## THE PROBLEM
Your task is to copy every line of this material exactly.

--- BEGIN MATERIAL PROVIDED ---

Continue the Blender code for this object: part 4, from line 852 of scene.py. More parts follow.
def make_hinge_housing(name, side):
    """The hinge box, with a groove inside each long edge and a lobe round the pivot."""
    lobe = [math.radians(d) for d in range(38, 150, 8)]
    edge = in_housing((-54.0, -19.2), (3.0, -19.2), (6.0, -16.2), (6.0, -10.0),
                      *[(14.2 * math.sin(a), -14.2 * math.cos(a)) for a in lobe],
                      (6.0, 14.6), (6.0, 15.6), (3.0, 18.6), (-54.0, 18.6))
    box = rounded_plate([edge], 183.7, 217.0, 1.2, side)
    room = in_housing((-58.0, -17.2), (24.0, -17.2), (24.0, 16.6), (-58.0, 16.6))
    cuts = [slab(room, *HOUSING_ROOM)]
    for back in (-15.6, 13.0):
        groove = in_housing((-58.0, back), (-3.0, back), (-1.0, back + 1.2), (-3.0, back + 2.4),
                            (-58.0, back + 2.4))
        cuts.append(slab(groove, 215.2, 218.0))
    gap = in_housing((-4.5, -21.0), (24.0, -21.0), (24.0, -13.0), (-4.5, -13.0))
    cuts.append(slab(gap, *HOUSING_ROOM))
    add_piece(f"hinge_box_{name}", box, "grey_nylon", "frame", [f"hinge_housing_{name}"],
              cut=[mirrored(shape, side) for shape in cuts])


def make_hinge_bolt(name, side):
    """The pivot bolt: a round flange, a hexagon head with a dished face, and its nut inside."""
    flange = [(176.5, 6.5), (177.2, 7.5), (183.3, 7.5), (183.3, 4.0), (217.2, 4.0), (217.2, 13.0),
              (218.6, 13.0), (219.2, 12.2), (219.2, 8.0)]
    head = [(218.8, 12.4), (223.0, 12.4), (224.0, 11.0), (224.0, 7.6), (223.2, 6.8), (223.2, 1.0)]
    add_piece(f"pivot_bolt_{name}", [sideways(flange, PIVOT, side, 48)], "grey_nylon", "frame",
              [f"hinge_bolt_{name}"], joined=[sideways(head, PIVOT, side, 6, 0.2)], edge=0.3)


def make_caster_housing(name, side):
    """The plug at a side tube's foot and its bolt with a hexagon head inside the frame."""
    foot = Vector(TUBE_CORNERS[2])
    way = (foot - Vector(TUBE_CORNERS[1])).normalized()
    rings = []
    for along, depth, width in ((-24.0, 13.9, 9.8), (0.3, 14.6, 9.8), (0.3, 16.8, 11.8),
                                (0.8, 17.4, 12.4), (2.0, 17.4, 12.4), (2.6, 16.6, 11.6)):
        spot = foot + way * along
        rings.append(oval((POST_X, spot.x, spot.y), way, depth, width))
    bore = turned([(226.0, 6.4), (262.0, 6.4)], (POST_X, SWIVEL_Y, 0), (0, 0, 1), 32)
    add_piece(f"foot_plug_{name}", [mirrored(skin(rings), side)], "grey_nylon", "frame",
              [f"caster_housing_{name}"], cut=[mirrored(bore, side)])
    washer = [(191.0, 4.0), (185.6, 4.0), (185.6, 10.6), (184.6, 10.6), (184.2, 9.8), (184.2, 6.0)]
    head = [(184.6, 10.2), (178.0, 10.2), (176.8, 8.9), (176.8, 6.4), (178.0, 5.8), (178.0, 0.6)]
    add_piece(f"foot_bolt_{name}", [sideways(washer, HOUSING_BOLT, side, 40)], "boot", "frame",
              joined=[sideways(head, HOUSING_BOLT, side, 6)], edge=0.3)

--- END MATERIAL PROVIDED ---

## WORKED ANSWER
Continue the Blender code for this object: part 4, from line 852 of scene.py. More parts follow.
def make_hinge_housing(name, side):
    """The hinge box, with a groove inside each long edge and a lobe round the pivot."""
    lobe = [math.radians(d) for d in range(38, 150, 8)]
    edge = in_housing((-54.0, -19.2), (3.0, -19.2), (6.0, -16.2), (6.0, -10.0),
                      *[(14.2 * math.sin(a), -14.2 * math.cos(a)) for a in lobe],
                      (6.0, 14.6), (6.0, 15.6), (3.0, 18.6), (-54.0, 18.6))
    box = rounded_plate([edge], 183.7, 217.0, 1.2, side)
    room = in_housing((-58.0, -17.2), (24.0, -17.2), (24.0, 16.6), (-58.0, 16.6))
    cuts = [slab(room, *HOUSING_ROOM)]
    for back in (-15.6, 13.0):
        groove = in_housing((-58.0, back), (-3.0, back), (-1.0, back + 1.2), (-3.0, back + 2.4),
                            (-58.0, back + 2.4))
        cuts.append(slab(groove, 215.2, 218.0))
    gap = in_housing((-4.5, -21.0), (24.0, -21.0), (24.0, -13.0), (-4.5, -13.0))
    cuts.append(slab(gap, *HOUSING_ROOM))
    add_piece(f"hinge_box_{name}", box, "grey_nylon", "frame", [f"hinge_housing_{name}"],
              cut=[mirrored(shape, side) for shape in cuts])


def make_hinge_bolt(name, side):
    """The pivot bolt: a round flange, a hexagon head with a dished face, and its nut inside."""
    flange = [(176.5, 6.5), (177.2, 7.5), (183.3, 7.5), (183.3, 4.0), (217.2, 4.0), (217.2, 13.0),
              (218.6, 13.0), (219.2, 12.2), (219.2, 8.0)]
    head = [(218.8, 12.4), (223.0, 12.4), (224.0, 11.0), (224.0, 7.6), (223.2, 6.8), (223.2, 1.0)]
    add_piece(f"pivot_bolt_{name}", [sideways(flange, PIVOT, side, 48)], "grey_nylon", "frame",
              [f"hinge_bolt_{name}"], joined=[sideways(head, PIVOT, side, 6, 0.2)], edge=0.3)


def make_caster_housing(name, side):
    """The plug at a side tube's foot and its bolt with a hexagon head inside the frame."""
    foot = Vector(TUBE_CORNERS[2])
    way = (foot - Vector(TUBE_CORNERS[1])).normalized()
    rings = []
    for along, depth, width in ((-24.0, 13.9, 9.8), (0.3, 14.6, 9.8), (0.3, 16.8, 11.8),
                                (0.8, 17.4, 12.4), (2.0, 17.4, 12.4), (2.6, 16.6, 11.6)):
        spot = foot + way * along
        rings.append(oval((POST_X, spot.x, spot.y), way, depth, width))
    bore = turned([(226.0, 6.4), (262.0, 6.4)], (POST_X, SWIVEL_Y, 0), (0, 0, 1), 32)
    add_piece(f"foot_plug_{name}", [mirrored(skin(rings), side)], "grey_nylon", "frame",
              [f"caster_housing_{name}"], cut=[mirrored(bore, side)])
    washer = [(191.0, 4.0), (185.6, 4.0), (185.6, 10.6), (184.6, 10.6), (184.2, 9.8), (184.2, 6.0)]
    head = [(184.6, 10.2), (178.0, 10.2), (176.8, 8.9), (176.8, 6.4), (178.0, 5.8), (178.0, 0.6)]
    add_piece(f"foot_bolt_{name}", [sideways(washer, HOUSING_BOLT, side, 40)], "boot", "frame",
              joined=[sideways(head, HOUSING_BOLT, side, 6)], edge=0.3)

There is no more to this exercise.